Kyocera DA-1 (1996)
The story of Kyocera cameras is a curious one. The company was founded in 1959 in Japan as a ceramics manufacturer. Then in 1983, it started making cameras when it bought Yashica. Kyocera also made consumer and industrial electronics products.
In 1997, it made its first digital camera (my DR-350 below). In 2005, it stopped making cameras. Full stop.
Slam on the brakes! Back up to 1996. Out of nowhere, Kyocera suddenly produced this “electronic camera”. It’s a still video camera, meaning that the images from the sensor are analog video images which are then converted to digital files. They are then stored on Kyocera’s proprietary video floppy disc.

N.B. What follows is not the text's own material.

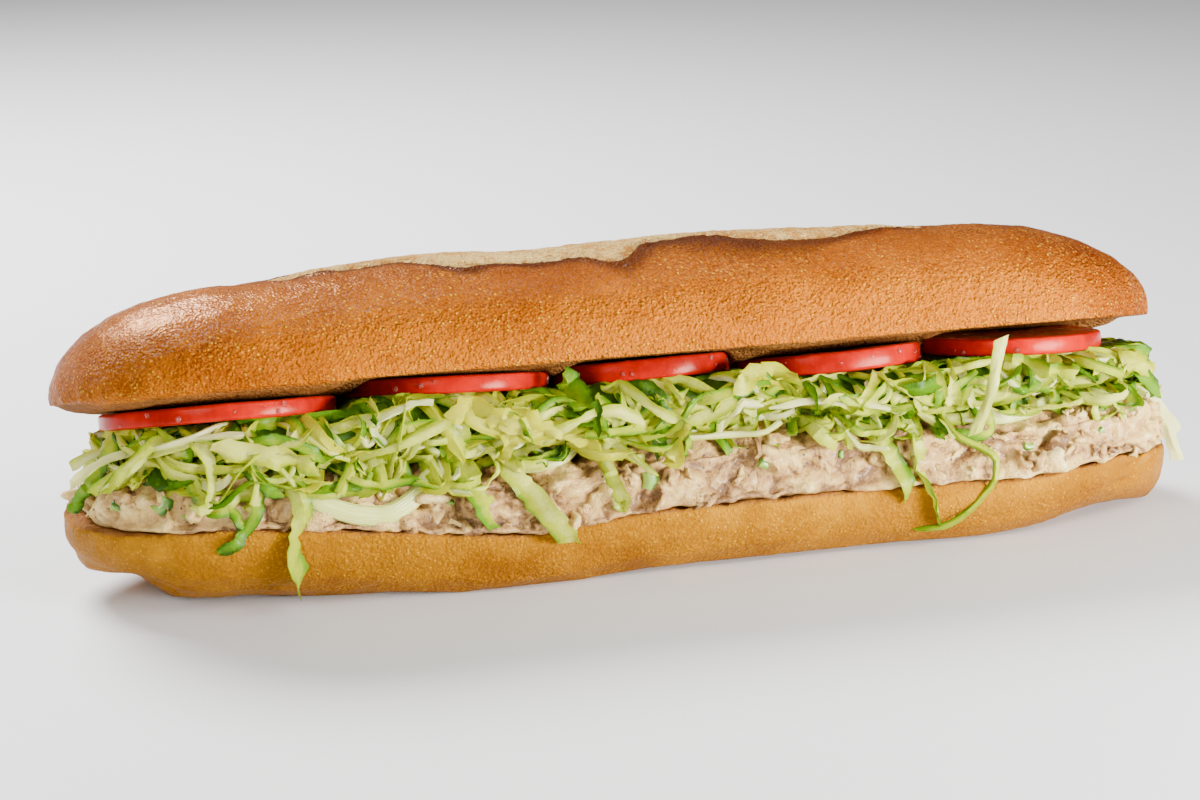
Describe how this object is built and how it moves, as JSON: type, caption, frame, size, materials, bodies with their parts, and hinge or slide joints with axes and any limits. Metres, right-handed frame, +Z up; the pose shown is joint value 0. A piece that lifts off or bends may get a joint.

How did such a product happen?
Still video cameras had been around during the 1980s but were superseded by true digital cameras in the early 1990s. The company’s previous still video camera had come out long ago in 1990, so the Kyocera DA-1 was a very late starter indeed and remains a curiosity today for that reason.
In spite of its odd origins, this is a very nicely made camera, closely resembling the DR-350 released the next year. It had attractive features for 1996 – 0.27 megapixel resolution, f/3.2 aperture and a price under US$800.
After ceasing camera production, Kyocera continued making high-quality consumer and industry products.
Kyocera DR-350 (1997)
Now it's 1997 and the Kyocera photographic engineers have gone digital.
The DR-350 was Kyocera's first true digital camera, although its appearance is close to the DA-1 (above), its still video camera from the year before. It even had the large flat sliding panel that dominates the face of the camera – so neatly done that some people couldn't immediately work out its function.
That aside, the DR-350 had a 0.35 megapixel CCD sensor, a shutter speed up to 1/1,000 sec and Compact Flash card storage. A nice feature was the gold tinted flash, intended to give a warmer skin tone to flash portraits.
All in all, a likeable early digital camera at an acceptable price of around US$600.